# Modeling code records

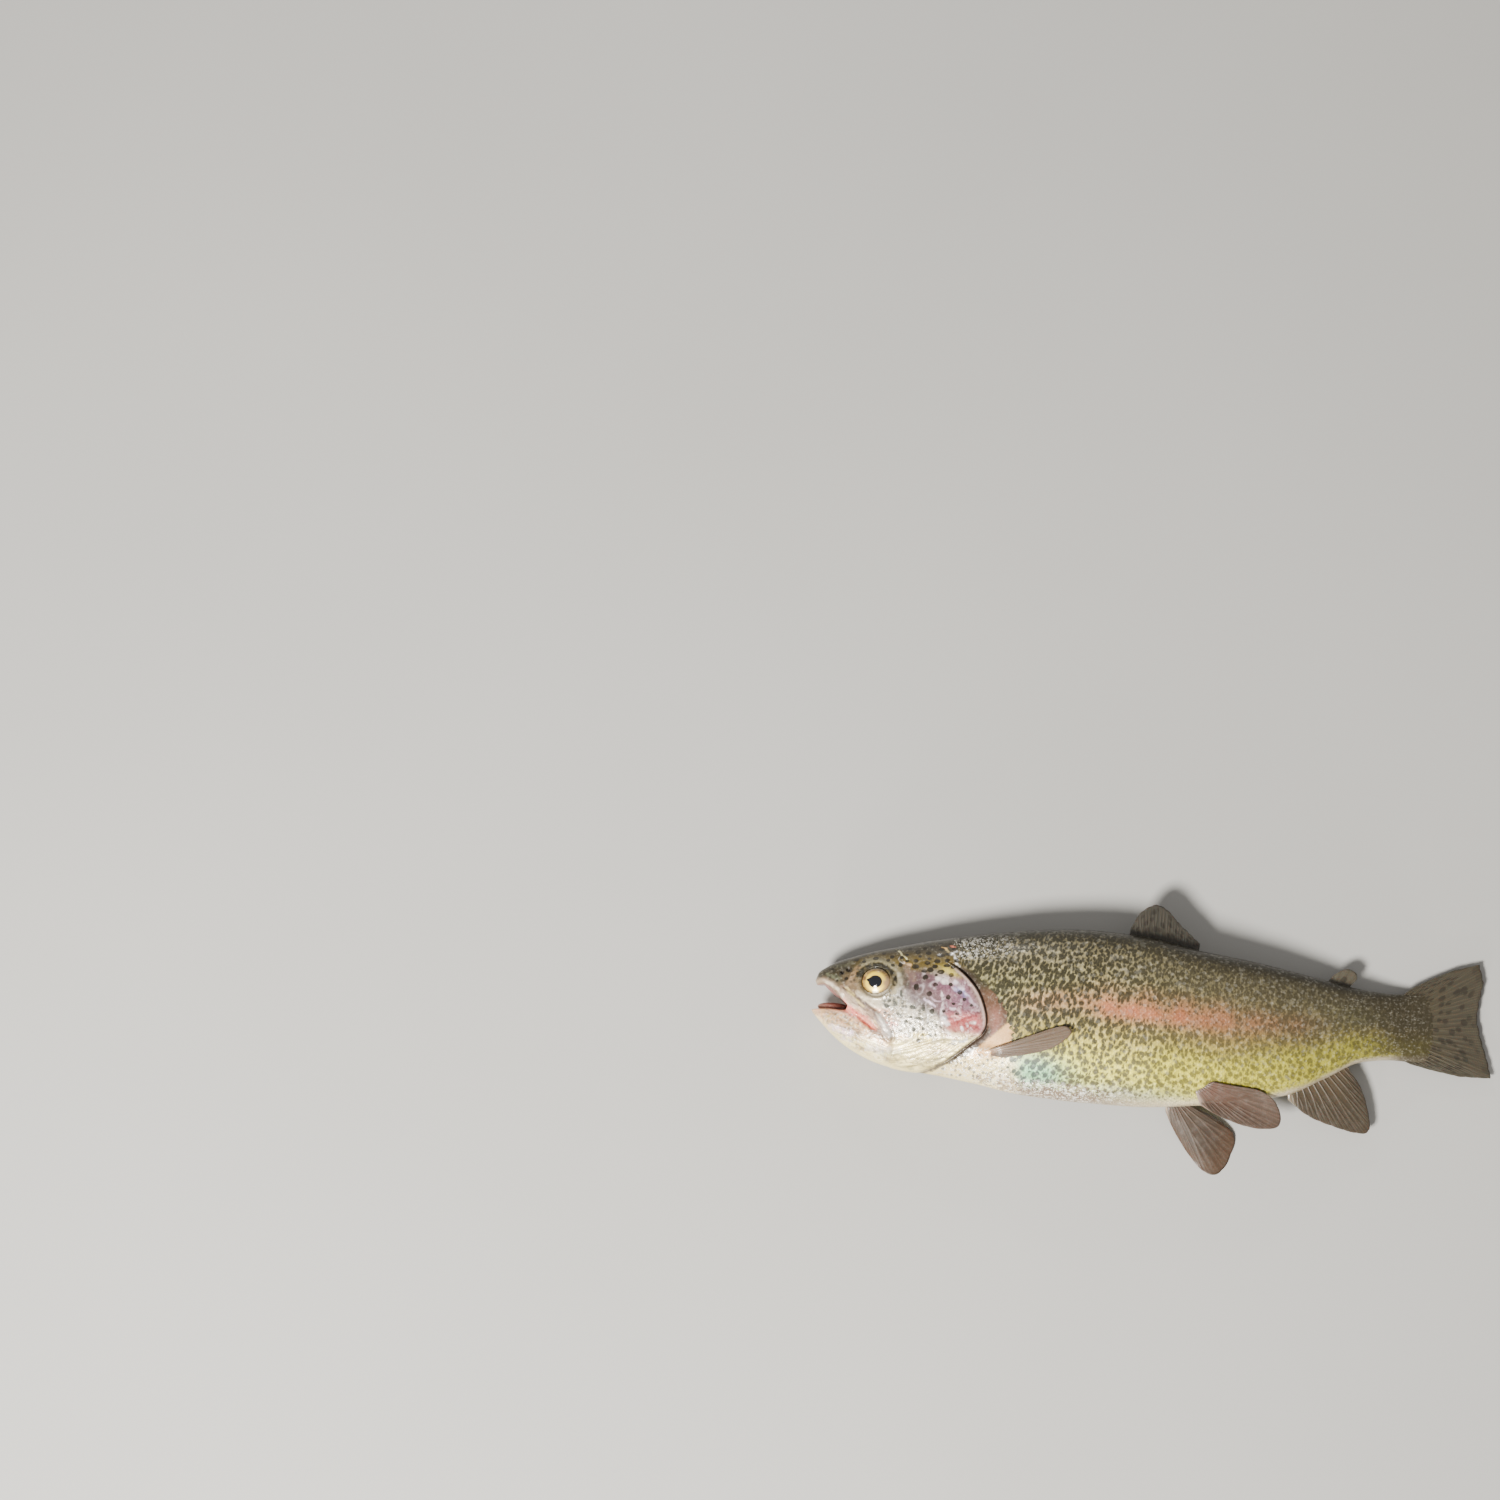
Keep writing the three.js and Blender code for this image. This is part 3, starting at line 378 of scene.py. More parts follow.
def relief(X, Y, Z):
    """How far the skin of the head stands out of the plain body, and masks that the paint uses."""
    Xb, Yb = np.broadcast_arrays(X, Y)
    side = sstep(1.2, 4.2, np.abs(Z))
    m = {}
    d = np.zeros(np.broadcast(X, Y, Z).shape)
    # gill cover, its slit and the shoulder behind it
    g, run = side_of(Xb, Yb, GILL)
    g = -g
    there = sstep(0.03, 0.16, run)
    front = there * sstep(-13.0, -1.0, g) * (g <= 0)
    behind = there * np.exp(-np.maximum(g, 0) / 4.2) * (g > 0)
    fade_low = 1 - 0.35 * sstep(0.72, 0.95, run)
    lift = 0.95 * front * fade_low * np.where(g > -0.8, np.sqrt(np.clip(1 - ((g + 0.8) / 0.8) ** 2, 0, 1)) * 0.55 + 0.45, 1.0)
    d = d + (lift - 0.85 * behind * fade_low) * side
    low = sstep(0.56, 0.80, run)
    slit = there * gauss((g - 0.36 - 0.25 * low) / (1 + 0.9 * low), 0.36) * (g > -0.3)
    d = d - (0.40 + 0.70 * sstep(1.0, 8.0, Yb) + 0.35 * sstep(-10.0, -14.0, Yb)) * slit * side
    m["gill"] = g
    m["gill_run"] = run
    m["slit"] = slit
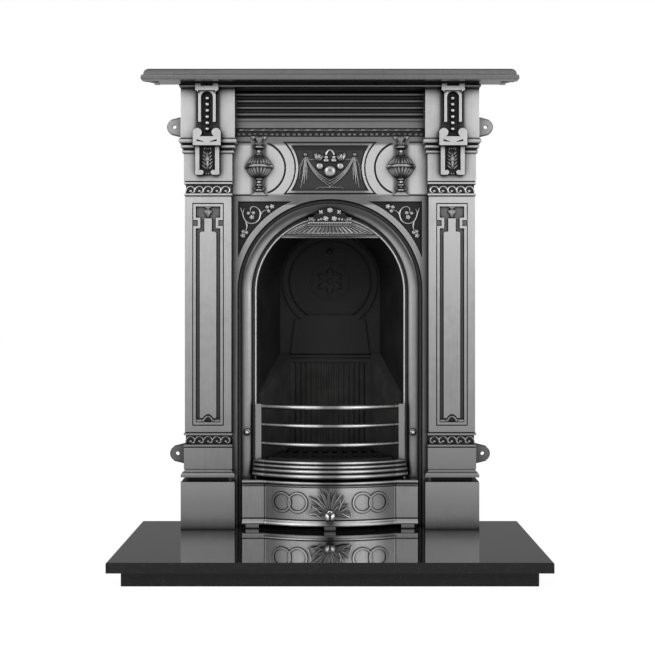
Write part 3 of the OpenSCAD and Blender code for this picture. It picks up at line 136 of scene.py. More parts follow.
class Nodes:
    """A tree that nodes are added to, of a material or of the world."""

    def __init__(self, tree):
        self.tree = tree

    def add(self, kind, settings=None, sockets=None, output=0):
        node = self.tree.nodes.new(kind)
        for name, value in (settings or {}).items():
            setattr(node, name, value)
        self.plug(node, sockets or {})
        return Socket(self, node.outputs[output])

    def plug(self, node, sockets):
        for name, value in sockets.items():
            if isinstance(value, Socket):
                self.tree.links.new(value.output, node.inputs[name])
            else:
                node.inputs[name].default_value = value

    def along(self, vector, axis):
        """The part of a vector along X, Y or Z."""
        return self.add("ShaderNodeSeparateXYZ", {}, {0: vector}, axis)

    def rays(self):
        """Whether a ray is the camera's, a mirror's, or one that has come through glass."""
        camera = self.add("ShaderNodeLightPath", output="Is Camera Ray")
        outputs = camera.output.node.outputs
        return camera, Socket(self, outputs["Is Glossy Ray"]), Socket(self, outputs["Is Transmission Ray"])


class Finish(Nodes):
    """A material built from nodes, ending in one Principled shader; its lengths are millimetres."""

    def __init__(self, name, **constants):
        self.material = bpy.data.materials.new(name)
        self.material.use_nodes = True
        super().__init__(self.material.node_tree)
        self.shader = self.tree.nodes["Principled BSDF"]
        self.into_shader(**constants)

    def into_shader(self, **sockets):
        """Sets or links the shader's sockets, which are named in small letters."""
        for name, value in sockets.items():
            self.plug(self.shader, {name.replace("_", " ").title().replace("Ior", "IOR"): value})
        return self.material

    def place(self):
        return self.add("ShaderNodeTexCoord", output="Object")

    def looking(self):
        """The way that a face points."""
        return self.add("ShaderNodeNewGeometry", output="Normal")

    def noise(self, place, scale, detail, stretch=(1, 1, 1)):
        stretched = self.add("ShaderNodeMapping", {}, {"Vector": place, "Scale": stretch})
        sockets = {"Vector": stretched, "Scale": scale, "Detail": detail}
        return self.add("ShaderNodeTexNoise", {}, sockets, "Fac")

    def mix(self, mask, first, second):
        settings = {"data_type": "RGBA", "clamp_factor": True}
        return self.add("ShaderNodeMix", settings, {0: mask, 6: first, 7: second}, 2)

    def recess(self, reach):
        """1 on open faces, falling towards 0 in hollows narrower than the reach."""
        return self.add("ShaderNodeAmbientOcclusion", {"samples": 8}, {"Distance": reach * MM}, "AO")

    def soft_edges(self, radius):
        return self.add("ShaderNodeBevel", {"samples": 6}, {"Radius": radius * MM})

    def bump(self, height, depth, normal):
        sockets = {"Height": height, "Distance": depth * MM, "Strength": 1.0, "Normal": normal}
        return self.add("ShaderNodeBump", {}, sockets)


def grey(level):
    return (level, level, level, 1.0)


# How black the sunk grounds stay, what is rubbed off again in a panel, and the tone of the castings' backs
SUNK_BLACK = 0.94
PANEL_RUB = 0.25
AS_CAST = 0.06

# In millimetres: the height above which no painted shade darkens the colour towards the floor, the ends of
# the plaque's bars and of the painted shade on the strip over the arch, and the rim of the painted shade
# round each urn
SHADE_FREE_Z = 750
PLAQUE_BARS = (70, 95)
STRIP_ENDS = (80, 175)
URN_SHADE = (11, 23)


def iron(
    name, dark, middle, bright, roughness=0.32, reach=10, bite=(0.35, 0.86),
    sunk=None, panel=None, fade=None, zone=None, arch=None, ends=None,
):
    """Cast iron, blacked in the hollows and rubbed bright on what stands proud; its back is left as cast.

    reach: how far round a face is searched for hollows
    bite: how open a face is where the blacking begins and ends
    sunk: two distances from the wall, between which front faces keep their blacking
    panel: two heights, between which some of that blacking is rubbed off again
    fade: the tone left at the floor by a painted shade that darkens the colour towards the floor
    zone: two heights, between which the frieze's bays are brightened, partly by polish and partly as painted
    highlight, and how bright; a painted shade lies round the urns, and the two bars of the plaque are left
    out of both
    arch: the radius inside which a painted highlight lies on the inner bead, the two radii between which a
    painted shade grows on the roll, and the height above which the middle of the plate gets a painted shade
    ends: a painted shade that stands in for the reflections: how far from the object's middle it darkens the
    middle, where it starts again, where it is full and where the bowed part ends, then how dark it gets and
    how dark the rest is
    """
    finish = Finish(name, metallic=1.0)
    place = finish.place()
    across, depth, height = (finish.along(place, axis) for axis in "XYZ")
    span = abs(across)
    looking = finish.looking()
    facing = finish.along(looking, "Y")
    clouds = finish.noise(place, 8, 4, (1, 1, 0.5))
    mottle = finish.noise(place, 60, 4)
    brushed = finish.noise(place, 240, 3, (1, 1, 0.05))
    sand = finish.noise(place, 900, 2)
    hollow = finish.recess(reach)
    open_face = hollow.over(0.55, 0.97)
    wide = finish.recess(reach * 4).over(0.5, 1.0)
    rub = open_face * 0.35 + wide * 0.45 + 0.15
    rubbed = (rub + (clouds - 0.5) * 0.8 + (mottle - 0.5) * 0.35 + (brushed - 0.5) * 0.35).clipped()
    painted_shade_tone, shade_tone = grey(dark * 2), grey(dark * 3)

    colour = finish.mix(rubbed, grey(middle), grey(bright))
    if zone:
        low, high, level = zone
        inside = height.within(low - 5, low + 3, high - 8, high)
        field = height.within(low + 6, low + 9, high - 17, high - 14)
        inside = inside * (1 - (1 - field) * (1 - span.over(*PLAQUE_BARS, MM)))
        # Painted shade round the urns; painted highlight, over the polish, on the bays.
        beside = abs(span - URN_X * MM).over(*URN_SHADE, MM)
        colour = finish.mix(inside * (1 - beside) * 0.8, colour, shade_tone)
        brighter = finish.mix(rubbed, grey(level * 0.7), grey(level))
        colour = finish.mix(inside * beside * open_face, colour, brighter)
    # A wide painted shade darkens the faces near hollows.
    colour = finish.mix(wide * 0.7 + 0.3, shade_tone, colour)
    if fade:
        # Painted shade: the colour darkens towards the floor.
        colour = finish.mix((height * (1 - fade) / (SHADE_FREE_Z * MM) + fade).clipped(), grey(dark), colour)
    if arch:
        # Painted shade on the roll and on the strip above it, and a painted highlight on the inner bead.
        lip, start, end, strip = arch
        above = (height - ARCH_Z * MM).maths("MAXIMUM", 0.0)
        radius = (across * across + above * above) ** 0.5
        shade = (radius + above * 0.07).over(start, end, MM) * (1 - radius.over(end, end + 1, MM))
        colour = finish.mix(shade * 0.85, colour, painted_shade_tone)
        colour = finish.mix(1 - radius.over(lip, lip + 2, MM), colour, grey(bright * 1.5))
        painted_shade = height.over(strip, strip + 3, MM) * (1 - span.over(*STRIP_ENDS, MM))
        colour = finish.mix(painted_shade * radius.over(end, end + 6, MM) * 0.6, colour, painted_shade_tone)
    if ends:
        # Painted shade in place of the reflections: darker in the middle and towards the ends.
        inner, near, far, edge, most, rest = ends
        painted_shade = (1 - span.over(inner * 0.3, inner, MM)) * 0.8 + span.over(near, far, MM)
        past = span.over(edge - 1, edge, MM)
        colour = finish.mix(painted_shade.clipped() * most * (1 - past) + past * rest, colour, painted_shade_tone)
    colour = finish.mix(facing.over(0.4, 0.8), colour, grey(AS_CAST))

    bare = hollow.over(*bite)
    if sunk:
        deep, shallow = (WALL_Y - proud for proud in sunk)
        blacked = depth.within(shallow - 0.4, shallow, deep, deep + 0.4) * (1 - facing.over(-0.9, -0.5))
        if panel:
            low, high = panel
            blacked = blacked * (1 - height.within(low, low + 2, high - 2, high) * PANEL_RUB)
        bare = bare * (1 - blacked * SUNK_BLACK)
    # Painted shade under things: faces that look down keep most of the blacking tone.
    under = finish.along(looking, "Z").over(-0.9, -0.3)
    colour = finish.mix(bare * (under * 0.75 + 0.25), grey(dark), colour)
    rough = roughness + (1 - rubbed) * 0.14 + (mottle - 0.5) * 0.08
    normal = finish.bump(sand, 0.1, finish.soft_edges(1.0))
    return finish.into_shader(base_color=colour, roughness=rough, normal=normal)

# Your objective
Set down, without any change, only the lines from the line that holds "Write part 3" through the line that holds "return Socket(self, node.outputs[output])", both lines included.

# Result for this task
Write part 3 of the OpenSCAD and Blender code for this picture. It picks up at line 136 of scene.py. More parts follow.
class Nodes:
    """A tree that nodes are added to, of a material or of the world."""

    def __init__(self, tree):
        self.tree = tree

    def add(self, kind, settings=None, sockets=None, output=0):
        node = self.tree.nodes.new(kind)
        for name, value in (settings or {}).items():
            setattr(node, name, value)
        self.plug(node, sockets or {})
        return Socket(self, node.outputs[output])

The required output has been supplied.